“They’re wrong”: the panned film Harrison Ford insists is his best
Every actor makes at least a couple of bad movies, but it takes an especially brave one to die on the hill that it’s not. Fortunately, Harrison Ford has never been one to give a fuck what anyone else thinks.
He’s experienced a few failures in his time, and for the most part, he’s accepted that. Then again, there is the infamous Star Wars Holiday Special, which he continues to pretend never existed in the first place, but most of his other catastrophes have been fair game for the star to admit defeat.
Ford has a soft spot for Kathryn Bigelow’s K19: The Widowmaker, but he also conceded that audiences did not, which is why it bombed at the box office. He made Hollywood Homicide because he fancied something light and fluffy, but when shooting began without a finished script, he knew it was doomed.
The first time he read the script for Jon Favreau’s Cowboys & Aliens, he threw it across the room in disgust. He still made it, and it flopped, but he was aware it would never be viewed as a work of cinematic art. However, Peter Weir’s The Mosquito Coast is a different matter, even if time has been kind to it.

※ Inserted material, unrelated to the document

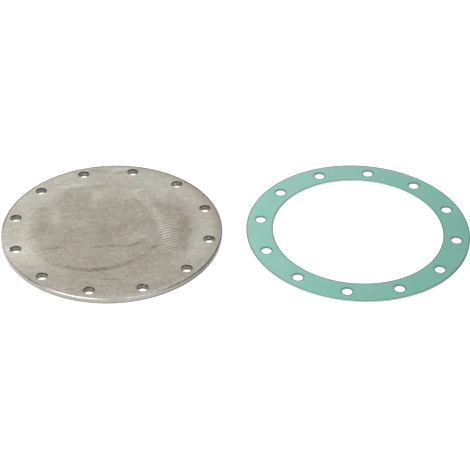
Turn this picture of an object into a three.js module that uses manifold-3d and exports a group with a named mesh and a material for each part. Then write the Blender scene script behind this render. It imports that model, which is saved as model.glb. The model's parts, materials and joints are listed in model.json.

Is it a bad movie? Not really, to be honest. If anything, it’s pretty good, with Ford playing against type as Allie Fox in one of his more unsung and underrated performances. Unfortunately, that re-evaluation didn’t come until long after its 1986 premiere, where it subsequently died a slow death in cinemas.
The initial reviews weren’t quite so kind, though, and instead of taking it on the chin, Ford opted to make the altogether riskier movie of telling everyone who didn’t rate the literary adaptation that they were wrong, he was right, and it was actually a really good movie that didn’t deserve the pasting it was taking.
“I think the film has been very unfairly treated in some quarters,” he reasoned, suggesting that never in his life had he seen “a serious film treated so badly by the critics.” Just because he loved it, it didn’t mean that everyone else would feel the same way, but he simply dug his heels in even deeper: “I think they’re wrong.”
Does he have a point? Well, if you’ve never seen The Mosquito Coast and fired it up today for the first time, you’re not going to be left thinking it’s Ford’s magnum opus. On the other hand, there’s a high chance you won’t be left thinking it’s crap, either, especially when it comes to his central turn.
You wouldn’t necessarily place it among the ten best movies the Star Wars and Indiana Jones icon has ever been in, but Allie Fox should make the cut for being one of his ten performances, which sums up the double-edged sword of The Mosquito Coast.